BD: Crítica – Comprimidos Azuis
A obra Comprimidos Azuis, aqui apresentada em Dezembro passado, da autoria de Frederik Peeters, mais do que me chamar a atenção pelo título, chamou-me a atenção pela história e pelos prémios conquistados. Primeiro porque os suíços nunca tiveram muita tradição na banda desenhada, muito menos nos romances gráficos, que só agora começam a chegar ao nosso mercado como Persépolis e Blakets.
Comprimidos Azuis ganhou o prémio do júri no Angoulême International Comics Festival, onde também estava nomeado na categoria de Melhor Livro. Mais tarde ganhou em Espanha o prémio La Cárcel para Melhor Banda Desenhada Estrangeira. Isto além de ter sido a primeira obra do autor traduzida para inglês, onde praticamente pela primeira vez um suíço conseguiu reconhecimento no mercado americano por uma BD.[fbshare]
Não fosse eu já saber do que se tratava a história e diria que Comprimidos Azuis era uma brincadeira de arte contemporânea, a julgar pelas pranchas iniciais. Mas é muito mais do que isso, é autobiográfico, com tema sério e com boa disposição. Arrisco-me a dizer que Comprimidos Azuis é talvez o melhor livro, e ainda bem que é uma BD, que aborda o assunto tabu do HIV. As imagens iniciais não são mais do que células no sistema imunitário de Cati, a companheira de Peeters, que tem HIV positivo.

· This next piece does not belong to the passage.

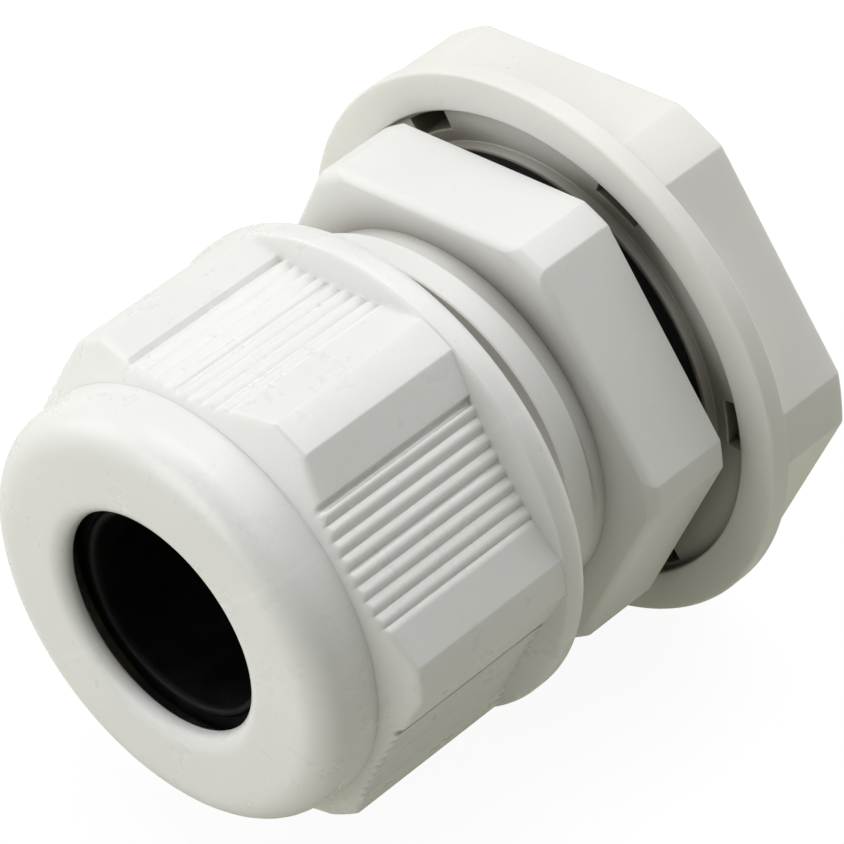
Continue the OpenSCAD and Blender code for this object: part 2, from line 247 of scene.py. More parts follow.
def threaded_tube(name, flight, pitch, start, turn_at_start, turns, low, high, root, bore, fades,
                  columns=144):
    """A tube with a plain bore and a right-hand thread outside, closed at two planes.

    The flight sinks to the root just before each plane, which keeps the surface closed.
    """
    stations, radii, bearings = helix_rows(flight, pitch, start, turn_at_start, turns, low, high, root,
                                           fades, columns)
    rows = len(stations)
    angle = np.radians(bearings)
    run_out = 0.3
    inside = np.clip((stations - low) / run_out, 0, 1) * np.clip((high - stations) / run_out, 0, 1)
    radii = root + (radii - root) * inside
    stations = np.clip(stations, low, high)
    points = np.stack([radii * np.sin(angle), stations, radii * np.cos(angle)], axis=2).reshape(-1, 3)
    bore_x, bore_z = bore * np.sin(angle), bore * np.cos(angle)
    bore_rows = [np.stack([bore_x, 0 * angle + station, bore_z], axis=1) for station in (high, low)]
    points = np.concatenate([points] + bore_rows)
    faces = []
    # At the seam the helix is one pitch further on, so each row joins the one a whole flight later.
    shift = len(flight)
    for i in range(rows - 1):
        for k in range(columns):
            if k < columns - 1:
                faces.append((i * columns + k, i * columns + k + 1,
                              (i + 1) * columns + k + 1, (i + 1) * columns + k))
            else:
                a = min(i + shift, rows - 1) * columns
                b = min(i + 1 + shift, rows - 1) * columns
                faces.append((i * columns + k, a, b, (i + 1) * columns + k))
    top, bottom, last = rows * columns, (rows + 1) * columns, (rows - 1) * columns
    for k in range(columns):
        m = (k + 1) % columns
        faces.append((last + k, last + m, top + m, top + k))
        faces.append((top + k, top + m, bottom + m, bottom + k))
        faces.append((bottom + k, bottom + m, m, k))
    faces = [tuple(dict.fromkeys(f)) for f in faces]
    return new_piece(name, points, [f for f in faces if len(f) > 2])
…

O autor vai buscar o título aos comprimidos que Cati tem de dar ao filho para que o vírus não tome controlo do sistema imunitário. Mais, são estes comprimidos a única coisa que na rotina diária do casal lhes lembra que tanto Cati como o filho estão infetados, tal como lembra a Peeters que também ele não se pode esquecer de que Cati e o filho têm o vírus.
Apesar do título e da doença, não é o vírus que domina a BD, mas sim a história de amor entre Cati e Peeters. Desde que se conheceram numa festa, passando pelos encontros anos mais tarde em que Cati já tinha passado por um casamento e divórcio, chegando ao dia do choque de Peeters ficar a saber do HIV. Os problemas e confrontos pessoais que enfrentou, tal como os tabus que teve de ultrapassar, são outros temas abordados a par das pranchas das loucuras de amor entre Cati e Peeters.

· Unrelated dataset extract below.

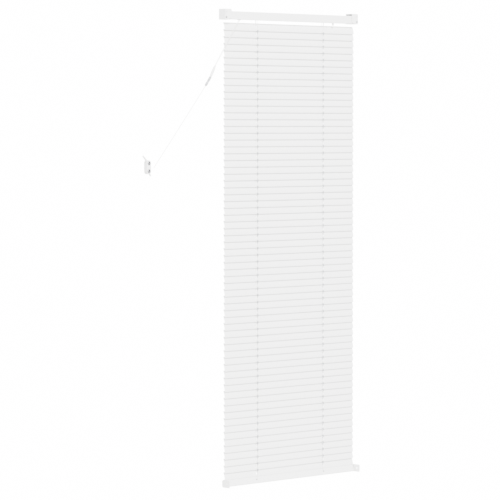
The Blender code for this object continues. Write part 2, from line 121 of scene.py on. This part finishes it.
def make_surface_group() -> bpy.types.NodeTree:
    """Builds the node group that gives a painted or moulded surface its small variation.

    Returns:
        The group: colour with faint dust, roughness with a soft mottle, and a fine grain height.
    """
    tree = bpy.data.node_groups.new("surface_variation", "ShaderNodeTree")
    group_socket(tree, "Colour", "INPUT", "NodeSocketColor", (0.85, 0.85, 0.84, 1.0))
    group_socket(tree, "Dust", "INPUT", "NodeSocketColor", (0.78, 0.77, 0.75, 1.0))
    group_socket(tree, "Dust Amount", "INPUT", "NodeSocketFloat", 0.1)
    group_socket(tree, "Roughness Low", "INPUT", "NodeSocketFloat", 0.3)
    group_socket(tree, "Roughness High", "INPUT", "NodeSocketFloat", 0.45)
    group_socket(tree, "Grain Scale", "INPUT", "NodeSocketFloat", 900.0)
    group_socket(tree, "Colour", "OUTPUT", "NodeSocketColor")
    group_socket(tree, "Roughness", "OUTPUT", "NodeSocketFloat")
    group_socket(tree, "Height", "OUTPUT", "NodeSocketFloat")
    nodes, links = tree.nodes, tree.links
    given, out = nodes.new("NodeGroupInput"), nodes.new("NodeGroupOutput")
    place = nodes.new("ShaderNodeTexCoord")
    cloud, grain = nodes.new("ShaderNodeTexNoise"), nodes.new("ShaderNodeTexNoise")
    cloud.inputs["Scale"].default_value = CLOUD_SCALE
    cloud.inputs["Detail"].default_value = CLOUD_DETAIL
    grain.inputs["Detail"].default_value = GRAIN_DETAIL
    links.new(place.outputs["Object"], cloud.inputs["Vector"])
    links.new(place.outputs["Object"], grain.inputs["Vector"])
    links.new(given.outputs["Grain Scale"], grain.inputs["Scale"])
    amount = nodes.new("ShaderNodeMath")
    amount.operation = "MULTIPLY"
    links.new(cloud.outputs["Fac"], amount.inputs[0])
    links.new(given.outputs["Dust Amount"], amount.inputs[1])
    mix = nodes.new("ShaderNodeMix")
    mix.data_type = "RGBA"
    links.new(amount.outputs[0], mix.inputs["Factor"])
    links.new(given.outputs["Colour"], mix.inputs["A"])
    links.new(given.outputs["Dust"], mix.inputs["B"])
    rough = nodes.new("ShaderNodeMapRange")
    links.new(cloud.outputs["Fac"], rough.inputs["Value"])
    links.new(given.outputs["Roughness Low"], rough.inputs["To Min"])
    links.new(given.outputs["Roughness High"], rough.inputs["To Max"])
    links.new(mix.outputs["Result"], out.inputs["Colour"])
    links.new(rough.outputs["Result"], out.inputs["Roughness"])
    links.new(grain.outputs["Fac"], out.inputs["Height"])
    return tree


@dataclass(frozen=True)
class Finish:
    """One material finish: its slot, colours, roughness range, grain and metal."""

    slot: Slot
    colour: Point
    dust: Point
    dust_amount: float
    roughness: tuple[float, float]
    grain_scale: float
    bump: float
    metallic: float = 0.0
    coat: float = 0.0
    sheen: float = 0.0

    def build(self, group: bpy.types.NodeTree) -> bpy.types.Material:
        """Makes the material.

        Args:
            group: The shared surface variation group.

        Returns:
            The finished material.
        """
        made = bpy.data.materials.new(f"finish_{self.slot.value}")
        made.use_nodes = True
        nodes, links = made.node_tree.nodes, made.node_tree.links
        shader = nodes["Principled BSDF"]
        shader.inputs["Metallic"].default_value = self.metallic
        shader.inputs["Coat Weight"].default_value = self.coat
        shader.inputs["Coat Roughness"].default_value = COAT_ROUGHNESS
        shader.inputs["Sheen Weight"].default_value = self.sheen
        surface = nodes.new("ShaderNodeGroup")
        surface.node_tree = group
        surface.inputs["Colour"].default_value = (*self.colour, 1.0)
        surface.inputs["Dust"].default_value = (*self.dust, 1.0)
        surface.inputs["Dust Amount"].default_value = self.dust_amount
        surface.inputs["Roughness Low"].default_value = self.roughness[0]
        surface.inputs["Roughness High"].default_value = self.roughness[1]
        surface.inputs["Grain Scale"].default_value = self.grain_scale
        bump = nodes.new("ShaderNodeBump")
        bump.inputs["Strength"].default_value = self.bump
        bump.inputs["Distance"].default_value = BUMP_DISTANCE
        links.new(surface.outputs["Colour"], shader.inputs["Base Color"])
        links.new(surface.outputs["Roughness"], shader.inputs["Roughness"])
        links.new(surface.outputs["Height"], bump.inputs["Height"])
        links.new(bump.outputs["Normal"], shader.inputs["Normal"])
        return made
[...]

Peeters escolheu a franqueza e honestidade para oferecer a nós leitores, e não nos engana com conversas fiadas. Não é aqui que vão ler o velho cliché de que o amor suporta tudo, que é tudo fácil com força de vontade, que o apoio da família é essencial e que poderia ser tudo pior. Não! Em vez disso Cati e Peeters escolheram viver cada dia como se fosse o último, onde o raio dos comprimidos são o único pormenor que lhes lembra do vírus. Todos os dias voltam-se a apaixonar como se tivessem 16 anos. Mas isto não afasta os problemas e discussões de um casal sobre a doença, que nos alerta para a realidade onde os problemas não acontecem só aos outros.
A arte na BD é simples, muito simples, já que Peeters decide e bem, que o mais importante aqui é o argumento. Há trabalhos do autor que, além de mais coloridos, têm uma nota gráfica muito acima de média. Mas isso aqui não importa. Mostra que as paixonetas constantes, a diversão, a serenidade e a lealdade são os principais pilares na luta diária contra o HIV.
Ao longo de 200 páginas somos deliciados com gargalhadas e alertados para uma realidade escondida. Tudo com uma arte simples e directa. Não fosse o tema pouco cativante para um mercado já de si muito limitado e esta seria sem dúvida a melhor BD em Portugal e traduzida nos últimos anos. É caro, 24.99€, mas pensem que tão cedo não vai aparecer nada tão bom de ler e de apreciar que brinque com algo tão sério. Comprimidos Azuis é um lançamento das Edições Devir.
9.5/10
Miguel Gonçalves
Boa critica! Bem estruturada e informada e sem fugir ao facto do livro ser mesmo caro para o tipo de edição que é, mas apresentando razões válidas para o adquirir.
Faço apenas um reparo: o Angoulême, por ser um festival de BD francês é o Festival International de la Bande Dessinée, e não o International Comics Festival.
Bem, depois de ler esta critica, vou com certeza comprar o livro!